A recent in-depth study has examined farmed fish welfare within the European Union, focusing on five key fish species: European sea bass, gilthead sea bream, rainbow trout, common carp, and Atlantic salmon.
The investigation, led by Professor Michail Pavlidis of the University of Crete, was requested by the European Parliament’s Committee on Fisheries. The researchers used a variety of research methods, including consultations with stakeholders and case studies, to shed light on fish welfare requirements.
The researchers also analysed the farming practices employed in the cultivation of the five different species, and areas of concern pertaining to farmed fish welfare across various production systems and life stages.
No “one size fits all” approach to farmed fish welfare
The researchers found that all fish species share common welfare needs, encompassing aspects such as sufficient nutrition, appropriate water quality, optimal health and fitness, freedom to exhibit natural behaviors, and safety.
However, due to variations in stress response and behaviours associated with survival and reproduction among different species and individual fish within a population, specialized research is necessary for each farmed species.

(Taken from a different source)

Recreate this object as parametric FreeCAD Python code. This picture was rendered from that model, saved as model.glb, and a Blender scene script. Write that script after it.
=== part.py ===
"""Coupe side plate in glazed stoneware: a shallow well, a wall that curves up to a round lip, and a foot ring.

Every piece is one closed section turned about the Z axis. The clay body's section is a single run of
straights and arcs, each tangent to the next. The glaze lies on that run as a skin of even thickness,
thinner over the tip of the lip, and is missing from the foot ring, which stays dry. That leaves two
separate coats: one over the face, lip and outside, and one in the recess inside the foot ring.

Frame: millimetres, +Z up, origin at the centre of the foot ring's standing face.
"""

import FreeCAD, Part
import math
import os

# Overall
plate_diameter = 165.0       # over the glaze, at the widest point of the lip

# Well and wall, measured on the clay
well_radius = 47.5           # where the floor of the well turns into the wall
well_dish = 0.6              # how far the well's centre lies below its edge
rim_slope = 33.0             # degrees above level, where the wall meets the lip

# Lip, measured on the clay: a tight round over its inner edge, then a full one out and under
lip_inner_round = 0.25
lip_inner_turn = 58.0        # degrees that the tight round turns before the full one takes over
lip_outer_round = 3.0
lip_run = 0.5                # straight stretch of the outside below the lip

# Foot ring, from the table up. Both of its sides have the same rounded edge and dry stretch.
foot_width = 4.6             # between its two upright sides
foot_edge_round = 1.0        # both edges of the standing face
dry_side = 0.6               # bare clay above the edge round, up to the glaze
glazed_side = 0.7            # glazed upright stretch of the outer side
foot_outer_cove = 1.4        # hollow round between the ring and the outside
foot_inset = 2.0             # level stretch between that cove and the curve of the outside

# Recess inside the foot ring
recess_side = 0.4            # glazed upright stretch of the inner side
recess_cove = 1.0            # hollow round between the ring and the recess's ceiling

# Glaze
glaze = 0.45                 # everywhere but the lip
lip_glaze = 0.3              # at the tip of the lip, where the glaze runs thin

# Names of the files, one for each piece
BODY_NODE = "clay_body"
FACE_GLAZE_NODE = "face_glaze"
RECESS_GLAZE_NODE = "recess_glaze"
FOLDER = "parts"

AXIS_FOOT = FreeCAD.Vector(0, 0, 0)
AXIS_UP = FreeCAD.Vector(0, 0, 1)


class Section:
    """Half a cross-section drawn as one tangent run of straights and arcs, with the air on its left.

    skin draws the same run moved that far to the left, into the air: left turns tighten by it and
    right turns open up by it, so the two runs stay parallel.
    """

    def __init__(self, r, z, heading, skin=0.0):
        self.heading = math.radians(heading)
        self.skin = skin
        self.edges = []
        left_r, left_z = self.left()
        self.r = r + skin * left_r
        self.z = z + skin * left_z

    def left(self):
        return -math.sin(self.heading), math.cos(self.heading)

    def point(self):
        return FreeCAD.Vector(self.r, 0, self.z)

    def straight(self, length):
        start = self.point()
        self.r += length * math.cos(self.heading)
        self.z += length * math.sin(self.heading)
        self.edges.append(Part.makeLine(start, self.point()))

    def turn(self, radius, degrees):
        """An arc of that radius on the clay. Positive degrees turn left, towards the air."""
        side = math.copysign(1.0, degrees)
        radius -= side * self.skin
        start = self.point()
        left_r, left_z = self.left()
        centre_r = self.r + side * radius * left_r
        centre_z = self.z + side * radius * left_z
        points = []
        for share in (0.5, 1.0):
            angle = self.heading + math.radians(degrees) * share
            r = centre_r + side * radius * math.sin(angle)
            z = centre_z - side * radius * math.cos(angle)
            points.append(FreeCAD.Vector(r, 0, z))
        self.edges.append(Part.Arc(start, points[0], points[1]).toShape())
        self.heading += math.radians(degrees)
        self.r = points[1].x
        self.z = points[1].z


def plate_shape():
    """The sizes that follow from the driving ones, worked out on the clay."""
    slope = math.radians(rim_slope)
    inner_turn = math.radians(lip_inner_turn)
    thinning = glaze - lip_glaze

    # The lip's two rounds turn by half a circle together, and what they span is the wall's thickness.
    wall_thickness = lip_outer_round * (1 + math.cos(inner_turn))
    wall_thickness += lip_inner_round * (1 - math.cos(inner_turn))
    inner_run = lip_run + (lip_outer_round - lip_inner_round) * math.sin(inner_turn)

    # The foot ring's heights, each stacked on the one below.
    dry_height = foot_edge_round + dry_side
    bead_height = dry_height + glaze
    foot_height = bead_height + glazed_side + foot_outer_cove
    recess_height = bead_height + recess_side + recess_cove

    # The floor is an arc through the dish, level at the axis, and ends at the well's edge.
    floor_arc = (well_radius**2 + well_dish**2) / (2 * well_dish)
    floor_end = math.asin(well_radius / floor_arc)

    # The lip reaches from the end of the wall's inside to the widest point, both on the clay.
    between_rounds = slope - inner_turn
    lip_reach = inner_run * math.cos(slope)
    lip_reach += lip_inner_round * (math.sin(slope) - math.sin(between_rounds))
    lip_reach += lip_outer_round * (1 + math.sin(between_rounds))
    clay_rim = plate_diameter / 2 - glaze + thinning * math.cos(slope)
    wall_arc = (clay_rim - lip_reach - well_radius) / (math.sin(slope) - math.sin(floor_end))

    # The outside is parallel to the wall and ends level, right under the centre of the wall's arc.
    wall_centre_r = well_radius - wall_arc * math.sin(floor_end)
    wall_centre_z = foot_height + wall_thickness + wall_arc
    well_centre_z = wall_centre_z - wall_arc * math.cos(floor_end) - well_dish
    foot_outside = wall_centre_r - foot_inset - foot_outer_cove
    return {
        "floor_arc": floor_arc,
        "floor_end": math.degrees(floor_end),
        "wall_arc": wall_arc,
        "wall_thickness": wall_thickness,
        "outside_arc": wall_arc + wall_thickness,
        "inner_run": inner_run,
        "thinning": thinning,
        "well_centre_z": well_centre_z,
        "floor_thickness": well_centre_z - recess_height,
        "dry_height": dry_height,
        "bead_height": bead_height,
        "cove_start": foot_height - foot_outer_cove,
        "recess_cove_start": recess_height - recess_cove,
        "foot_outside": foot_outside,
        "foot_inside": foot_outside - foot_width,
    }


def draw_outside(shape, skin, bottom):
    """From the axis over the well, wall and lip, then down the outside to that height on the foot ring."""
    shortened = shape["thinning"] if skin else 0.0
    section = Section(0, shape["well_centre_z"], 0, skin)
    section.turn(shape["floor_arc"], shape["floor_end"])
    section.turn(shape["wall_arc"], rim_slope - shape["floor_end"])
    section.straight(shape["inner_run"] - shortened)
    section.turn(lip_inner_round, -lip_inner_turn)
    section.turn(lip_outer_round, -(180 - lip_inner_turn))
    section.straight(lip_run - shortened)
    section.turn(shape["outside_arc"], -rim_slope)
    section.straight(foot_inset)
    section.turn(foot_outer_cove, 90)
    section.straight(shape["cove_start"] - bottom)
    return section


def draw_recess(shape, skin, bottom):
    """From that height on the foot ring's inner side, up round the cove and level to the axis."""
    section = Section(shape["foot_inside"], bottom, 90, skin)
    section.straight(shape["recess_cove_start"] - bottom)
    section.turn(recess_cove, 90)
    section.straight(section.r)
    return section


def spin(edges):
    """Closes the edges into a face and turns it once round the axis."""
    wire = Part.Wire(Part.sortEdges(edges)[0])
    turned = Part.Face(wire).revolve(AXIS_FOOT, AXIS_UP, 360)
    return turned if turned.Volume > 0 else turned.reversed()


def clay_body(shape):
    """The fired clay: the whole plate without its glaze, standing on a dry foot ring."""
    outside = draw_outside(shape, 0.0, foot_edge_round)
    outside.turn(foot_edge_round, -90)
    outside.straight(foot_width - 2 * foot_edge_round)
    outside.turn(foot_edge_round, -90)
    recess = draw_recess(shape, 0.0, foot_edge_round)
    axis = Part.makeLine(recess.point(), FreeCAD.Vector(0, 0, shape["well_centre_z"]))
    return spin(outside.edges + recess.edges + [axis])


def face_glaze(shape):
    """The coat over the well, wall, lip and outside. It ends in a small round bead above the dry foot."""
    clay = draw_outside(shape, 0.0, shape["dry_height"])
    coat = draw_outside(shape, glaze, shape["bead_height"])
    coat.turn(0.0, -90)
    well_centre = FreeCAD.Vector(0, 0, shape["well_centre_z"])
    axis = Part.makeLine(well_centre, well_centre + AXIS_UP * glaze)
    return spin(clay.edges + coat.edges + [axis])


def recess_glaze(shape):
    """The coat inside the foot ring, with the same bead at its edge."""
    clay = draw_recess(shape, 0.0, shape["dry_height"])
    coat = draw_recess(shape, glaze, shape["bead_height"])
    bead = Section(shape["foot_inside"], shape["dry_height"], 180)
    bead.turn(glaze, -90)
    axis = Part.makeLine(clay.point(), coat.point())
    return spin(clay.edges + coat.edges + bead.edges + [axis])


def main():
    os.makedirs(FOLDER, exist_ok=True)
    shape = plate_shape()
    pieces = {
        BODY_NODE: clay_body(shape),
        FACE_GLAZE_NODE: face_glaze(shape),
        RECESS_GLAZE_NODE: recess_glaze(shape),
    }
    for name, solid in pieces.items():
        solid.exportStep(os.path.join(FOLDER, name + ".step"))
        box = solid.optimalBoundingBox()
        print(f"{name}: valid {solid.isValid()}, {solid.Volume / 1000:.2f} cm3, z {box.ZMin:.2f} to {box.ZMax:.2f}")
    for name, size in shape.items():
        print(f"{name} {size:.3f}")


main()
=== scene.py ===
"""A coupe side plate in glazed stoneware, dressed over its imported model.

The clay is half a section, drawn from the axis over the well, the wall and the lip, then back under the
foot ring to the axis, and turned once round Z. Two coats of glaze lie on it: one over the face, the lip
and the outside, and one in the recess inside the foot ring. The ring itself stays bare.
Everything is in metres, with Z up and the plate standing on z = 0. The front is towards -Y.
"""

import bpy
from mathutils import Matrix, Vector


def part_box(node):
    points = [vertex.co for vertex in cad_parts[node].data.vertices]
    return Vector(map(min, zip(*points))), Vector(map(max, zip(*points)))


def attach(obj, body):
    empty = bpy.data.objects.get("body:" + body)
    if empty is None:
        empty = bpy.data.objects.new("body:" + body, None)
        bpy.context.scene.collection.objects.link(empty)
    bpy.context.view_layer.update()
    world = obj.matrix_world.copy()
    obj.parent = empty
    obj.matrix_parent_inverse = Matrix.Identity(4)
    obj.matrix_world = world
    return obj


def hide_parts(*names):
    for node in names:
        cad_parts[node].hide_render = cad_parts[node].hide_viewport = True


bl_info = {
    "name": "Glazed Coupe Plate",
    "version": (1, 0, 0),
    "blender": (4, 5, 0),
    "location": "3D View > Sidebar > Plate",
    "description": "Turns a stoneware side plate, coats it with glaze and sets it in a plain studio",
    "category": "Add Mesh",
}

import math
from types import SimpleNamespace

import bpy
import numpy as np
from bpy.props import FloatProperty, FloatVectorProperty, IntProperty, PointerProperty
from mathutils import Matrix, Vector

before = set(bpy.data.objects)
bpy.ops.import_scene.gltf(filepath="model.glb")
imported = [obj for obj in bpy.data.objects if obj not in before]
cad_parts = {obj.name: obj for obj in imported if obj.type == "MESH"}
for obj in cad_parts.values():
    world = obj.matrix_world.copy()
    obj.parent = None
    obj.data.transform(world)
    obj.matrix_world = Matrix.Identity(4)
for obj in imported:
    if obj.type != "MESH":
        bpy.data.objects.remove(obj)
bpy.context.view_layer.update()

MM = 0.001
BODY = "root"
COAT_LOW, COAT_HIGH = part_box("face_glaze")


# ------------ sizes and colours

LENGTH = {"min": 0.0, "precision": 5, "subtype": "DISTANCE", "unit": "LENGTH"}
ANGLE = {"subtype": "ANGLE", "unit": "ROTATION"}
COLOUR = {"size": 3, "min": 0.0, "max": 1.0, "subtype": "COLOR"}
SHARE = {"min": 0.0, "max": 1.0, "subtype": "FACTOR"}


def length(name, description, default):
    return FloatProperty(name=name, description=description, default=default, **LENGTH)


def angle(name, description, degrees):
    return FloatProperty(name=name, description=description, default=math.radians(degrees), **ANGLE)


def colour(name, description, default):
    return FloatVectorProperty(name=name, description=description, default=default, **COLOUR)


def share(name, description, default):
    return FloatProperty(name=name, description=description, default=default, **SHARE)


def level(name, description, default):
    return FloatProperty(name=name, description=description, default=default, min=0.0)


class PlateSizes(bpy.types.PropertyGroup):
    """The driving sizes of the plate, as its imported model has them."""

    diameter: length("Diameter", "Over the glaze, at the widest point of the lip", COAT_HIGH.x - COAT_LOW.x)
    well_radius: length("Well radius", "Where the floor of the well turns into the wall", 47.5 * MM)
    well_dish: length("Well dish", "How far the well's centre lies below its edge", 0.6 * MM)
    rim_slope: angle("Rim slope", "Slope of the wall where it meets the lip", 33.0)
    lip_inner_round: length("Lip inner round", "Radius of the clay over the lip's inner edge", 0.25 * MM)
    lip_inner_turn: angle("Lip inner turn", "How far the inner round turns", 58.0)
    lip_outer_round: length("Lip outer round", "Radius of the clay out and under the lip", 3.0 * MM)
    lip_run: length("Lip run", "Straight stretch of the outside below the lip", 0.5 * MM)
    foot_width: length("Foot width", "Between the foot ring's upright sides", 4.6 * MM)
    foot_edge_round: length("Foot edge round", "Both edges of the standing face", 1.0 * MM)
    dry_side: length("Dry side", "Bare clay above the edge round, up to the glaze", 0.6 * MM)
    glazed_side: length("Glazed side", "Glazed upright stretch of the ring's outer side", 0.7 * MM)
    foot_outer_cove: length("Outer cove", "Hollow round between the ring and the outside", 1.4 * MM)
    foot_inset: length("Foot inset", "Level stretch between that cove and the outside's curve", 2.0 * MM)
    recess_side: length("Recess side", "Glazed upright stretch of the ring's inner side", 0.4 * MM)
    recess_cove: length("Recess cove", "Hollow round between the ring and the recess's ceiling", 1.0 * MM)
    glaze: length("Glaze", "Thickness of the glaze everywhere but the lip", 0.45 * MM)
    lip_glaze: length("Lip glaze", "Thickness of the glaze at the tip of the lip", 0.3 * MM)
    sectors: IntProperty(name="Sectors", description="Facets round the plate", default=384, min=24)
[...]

For example, rainbow trout, the most frequently-raised fish in inland aquaculture, is considered a “stress-sensitive” species in comparison to other aquaculture species farmed in the EU.

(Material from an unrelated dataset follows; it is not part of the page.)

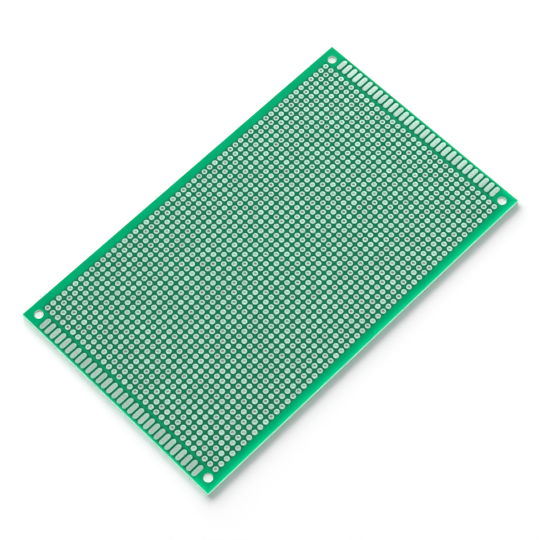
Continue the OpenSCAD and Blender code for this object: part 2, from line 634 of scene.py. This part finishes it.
def tin_material(name, middle, rim, rim_from, bar_half):
    """Tin that turns from middle colour to a painted reflection at the rim: round a hole, or with bar_half
    round a pad's bar.
    """
    material, tree = new_material(name)
    point = surface_mm(tree)
    on_pads = bar_half > 0
    cell, offset = cell_of_grid(
        tree, point, PADS_PER_MM if on_pads else GRID_PER_MM, PADS_SHIFT if on_pads else GRID_SHIFT
    )
    if on_pads:
        along = bar_offset(tree, point, bar_half)
        from_bar = add_node(tree, "ShaderNodeVectorMath", {"operation": "ADD"}, {0: along, 1: offset})
        offset = from_bar.outputs[0]
    distance = add_node(tree, "ShaderNodeVectorMath", {"operation": "LENGTH"}, {0: offset})
    # Painted reflection of the green mask, from rim_from out to the edge
    painted_reflection_share = add_node(
        tree,
        "ShaderNodeMapRange",
        {
            "interpolation_type": "SMOOTHSTEP",
            "From Min": rim_from,
            "From Max": (PAD_W if on_pads else RING_D) / 2,
        },
        {"Value": distance.outputs["Value"]},
    )
    tone = add_node(
        tree, "ShaderNodeMix", {"data_type": "RGBA", 6: middle, 7: rim}, {0: painted_reflection_share.outputs[0]}
    )

    which_cell = add_node(tree, "ShaderNodeVectorMath", {"operation": "FLOOR"}, {0: cell})
    chance = add_node(
        tree, "ShaderNodeTexWhiteNoise", {"noise_dimensions": "3D"}, {"Vector": which_cell.outputs[0]}
    )
    dulled = add_node(tree, "ShaderNodeMapRange", {"To Min": DULLEST}, {"Value": chance.outputs["Value"]})
    brightness = dulled.outputs[0]
    if not on_pads:
        chances = add_node(tree, "ShaderNodeSeparateColor", links={0: chance.outputs["Color"]})
        barrel = barrel_share(tree, distance.outputs["Value"], chances.outputs["Green"])
        both = add_node(tree, "ShaderNodeMath", {"operation": "MULTIPLY"}, {0: brightness, 1: barrel})
        brightness = both.outputs[0]
    darkened_tone = add_node(
        tree, "ShaderNodeVectorMath", {"operation": "SCALE"}, {0: tone.outputs[2], "Scale": brightness}
    )

    ripples = add_node(
        tree,
        "ShaderNodeTexNoise",
        {"Scale": RIPPLES_PER_MM, "Detail": 3, "Roughness": 0.5},
        {"Vector": point},
    )
    roughness = add_node(
        tree,
        "ShaderNodeMapRange",
        {"From Min": NOISE_LOW, "From Max": NOISE_HIGH, "To Min": TIN_SMOOTH, "To Max": TIN_ROUGH},
        {"Value": ripples.outputs["Fac"]},
    )
    relief = add_node(
        tree, "ShaderNodeBump", {"Distance": RIPPLE_DEPTH * MM}, {"Height": ripples.outputs["Fac"]}
    )
    shader = add_node(
        tree,
        "ShaderNodeBsdfPrincipled",
        {"Metallic": 1.0},
        {"Base Color": darkened_tone.outputs[0], "Roughness": roughness.outputs[0], "Normal": relief.outputs[0]},
    )
    add_node(tree, "ShaderNodeOutputMaterial", links={"Surface": shader.outputs[0]})
    print(name, len(tree.nodes), "nodes")
    return material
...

The study identified four major challenges to ensure farmed fish welfare: firstly, the need to balance scientific knowledge with ethical considerations in determining approaches to fish welfare, secondly, how to identify species-specific welfare requirements, thirdly, methods of accurately assessing of fish welfare directly at the farming sites; and lastly, the necessity of establishing a suitable regulatory framework for farmed fish welfare in the EU.
Welfare during grow-out phase affected by a wide variety of factors
The researchers identified several welfare concerns during the grow-out phase of fish farming each of the species. Water quality and potential shortages, together with imbalances in water temperatures and oxygen levels, are key to welfare, the authors note.

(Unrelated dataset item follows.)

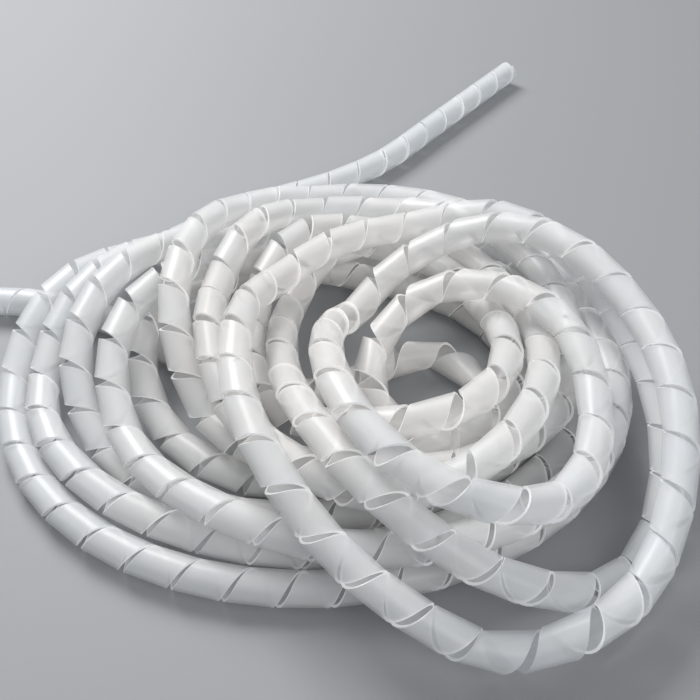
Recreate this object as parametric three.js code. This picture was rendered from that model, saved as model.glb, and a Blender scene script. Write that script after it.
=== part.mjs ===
import * as THREE from "three";

// Spiral cable wrap lying in a loose pile: one ribbon of soft polyethylene wound left-handed
// into a slit tube five metres long, with two free ends. Millimetres, Z up, floor at Z = 0.

// Driving dimensions
const TUBE_DIAMETER = 10;
const WALL = 0.8;
const LENGTH = 5000;
const PITCH = 14.3;
const SLIT = 0.9;
const RIBBON_WIDTH = PITCH - SLIT;
const INNER_EDGE_GAP = 0.3;
const CONTACT_SPACING = 1.1 * TUBE_DIAMETER;
const BUMP_RADIUS = 4.5 * TUBE_DIAMETER;
const PLAN_EASING = 0.9 * TUBE_DIAMETER;
const HEIGHT_EASING = 0.6 * TUBE_DIAMETER;
const BEND_EASING = 1.2 * TUBE_DIAMETER;
const STEPS_PER_TURN = 6;
const CORNERS_PER_QUARTER = 6;
const SPLIT_GAP = 0.4;
const TIP_LEFT_OFF = 0.04; // share of a turn, where a square cut would thin the ribbon's tip to nothing

const OUTER_RADIUS = TUBE_DIAMETER / 2;
const INNER_RADIUS = OUTER_RADIUS - WALL;

// Plan of the pile, in tube diameters
// The back free end runs straight in from behind and round to the left side, outside all the turns.
const BACK_END = [
  [7.7, 18.7],
  [5.6, 16.1],
  [3.6, 13.6],
  [1.5, 10.9],
  [-0.9, 9.1],
  [-4.0, 7.7],
  [-6.7, 5.5],
  [-8.6, 3.6],
  [-10.0, 1.6],
  [-10.7, -0.1],
];

// The leftmost, front, rightmost and back points of each turn, in the order they were laid.
const TURNS = [
  [[-10.95, -1.6], [-1.2, -9.6], [8.8, -1.2], [0.2, 6.5]],
  [[-9.85, -2.2], [-1.2, -8.5], [7.7, -1.2], [0.0, 5.4]],
  [[-8.75, -1.8], [-1.2, -7.4], [6.6, -1.2], [0.0, 4.3]],
  [[-6.85, -1.2], [-0.8, -6.3], [5.5, -1.2], [-0.6, 3.2]],
  [[-7.4, -2.4], [0.8, -9.05], [8.25, -2.6], [0.6, 7.1]],
  [[-5.6, -0.7], [0.9, -6.85], [7.15, -1.4], [0.6, 5.95]],
  [[-4.4, -1.2], [1.0, -7.95], [6.05, -1.8], [0.6, 4.85]],
  [[-3.3, -1.5], [1.6, -5.4], [4.95, -2.2], [0.8, 3.75]],
  [[-2.2, -1.5], [4.6, -10.3], [9.3, -5.2], [3.8, 3.7]],
  [[-3.4, -3.2], [4.4, -11.65], [9.3, -4.8], [3.6, 2.4]],
  [[-0.75, -3.5], [3.3, -9.3], [7.1, -4.4], [3.1, 0.3]],
  [[0.5, -2.6], [2.4, -4.9], [4.3, -2.8], [2.5, -0.5]],
];

// The left free end leaves the innermost turn across the eye of the pile and runs out on the floor, under
// all the others.
const LEFT_END = [
  [1.3, -1.1],
  [0.2, -2.0],
  [-1.0, -2.6],
  [-2.6, -2.6],
  [-4.6, -1.6],
  [-6.9, 0.1],
  [-9.0, 1.35],
  [-11.0, 1.9],
  [-13.0, 2.0],
  [-60.0, 2.0],
];

// A quarter of an ellipse between two points of a turn: it leaves one along one axis and meets the next
// along the other.
function quarter([x0, y0], [x1, y1], headsAlongY) {
  const points = [];
  for (let k = 0; k < CORNERS_PER_QUARTER; k++) {
    const degrees = (90 * k) / CORNERS_PER_QUARTER;
    const near = 1 - Math.cos((degrees * Math.PI) / 180);
    const far = Math.sin((degrees * Math.PI) / 180);
    const [xShare, yShare] = headsAlongY ? [near, far] : [far, near];
    points.push([x0 + (x1 - x0) * xShare, y0 + (y1 - y0) * yShare]);
  }
  return points;
}

// Corners of the whole route in plan: the back end, the turns and the left end.
function planPoints() {
  const stops = TURNS.flat();
  const points = BACK_END.slice();
  for (let k = 0; k + 1 < stops.length; k++) points.push(...quarter(stops[k], stops[k + 1], k % 2 === 0));
  points.push(stops[stops.length - 1], ...LEFT_END);
  return points.map(([x, y]) => [x * TUBE_DIAMETER, y * TUBE_DIAMETER]);
}

// Points spaced evenly along a polyline, as many as fit in the given length.
function resample(points, step, length) {
  const out = [points[0].slice()];
  let from = points[0];
  let need = step;
  for (let i = 1; i < points.length; i++) {
    const to = points[i];
    let run = Math.hypot(...to.map((v, k) => v - from[k]));
    while (run >= need) {
      from = from.map((v, k) => v + ((to[k] - v) * need) / run);
      out.push(from);
      run -= need;
      need = step;
      if (out.length * step > length) return out;
    }
    need -= run;
    from = to;
  }
  return out;
}

// Three running means, with the two ends held straight.
function smooth(values, half) {
  const n = values.length;
  const at = (list, i) =>
    i < 0 ? 2 * list[0] - list[-i] : i >= n ? 2 * list[n - 1] - list[2 * n - 2 - i] : list[i];
  let now = values.slice();
  for (let pass = 0; pass < 3; pass++) {
    const next = new Array(n);
    for (let i = 0; i < n; i++) {
      let sum = 0;
      for (let k = -half; k <= half; k++) sum += at(now, i + k);
      next[i] = sum / (2 * half + 1);
    }
    now = next;
  }
  return now;
}

// The route in plan, every millimetre. The innermost turn and the left end lie under everything else.
// It is laid out longer than the tube, which takes more of it up in its rises and falls.
const STEP = 1;
const LAID_OUT = LENGTH * 1.1;
const corners = planPoints();
const cornersBeforeInnermost = BACK_END.length + 4 * CORNERS_PER_QUARTER * (TURNS.length - 1);
const beforeInnermost = corners.slice(0, cornersBeforeInnermost + 1);
let plan = resample(corners, STEP, LAID_OUT);
const bottomShare = resample(beforeInnermost, STEP, LAID_OUT).length / plan.length;
const planWindow = Math.round(PLAN_EASING / STEP);
const planX = smooth(plan.map((p) => p[0]), planWindow);
const planY = smooth(plan.map((p) => p[1]), planWindow);
plan = planX.map((x, i) => [x, planY[i]]);
plan = resample(plan, STEP, LAID_OUT);
const bottomStart = Math.round(bottomShare * plan.length);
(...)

In addition, inadequate availability of specialized vaccines and approved anesthetics, insufficient environmental control and weak biosecurity measures all negatively impact fish welfare.
Fish welfare could also be negatively impacted by inappropriate stocking densities, intense handling practices, transportation and harvesting of live fish, and a lack of on-site welfare monitoring tools, among other factors.
The need for better staff training and continuing professional development on fish welfare was also highlighted as an area requiring action at EU level.
Regulations needed to guide industry on farmed fish welfare, research says
At present, the existing legislative framework within the EU does not impose specific welfare requirements directly on farmed fish. The study proposes that updated legislation should incorporate fundamental goals and general principles for fish welfare, establish enforcement mechanisms, and create a framework for developing legislation on specific areas such as handling, live transportation, and slaughter.
The authors highlight the mounting societal and political concerns surrounding fish welfare and its vital role in sustainable aquaculture. Further investigation into the impact of routine production operations and management practices on fish welfare is needed, they argue, with too little still known about the interconnections between stress, disease resistance, and the welfare of farmed fish.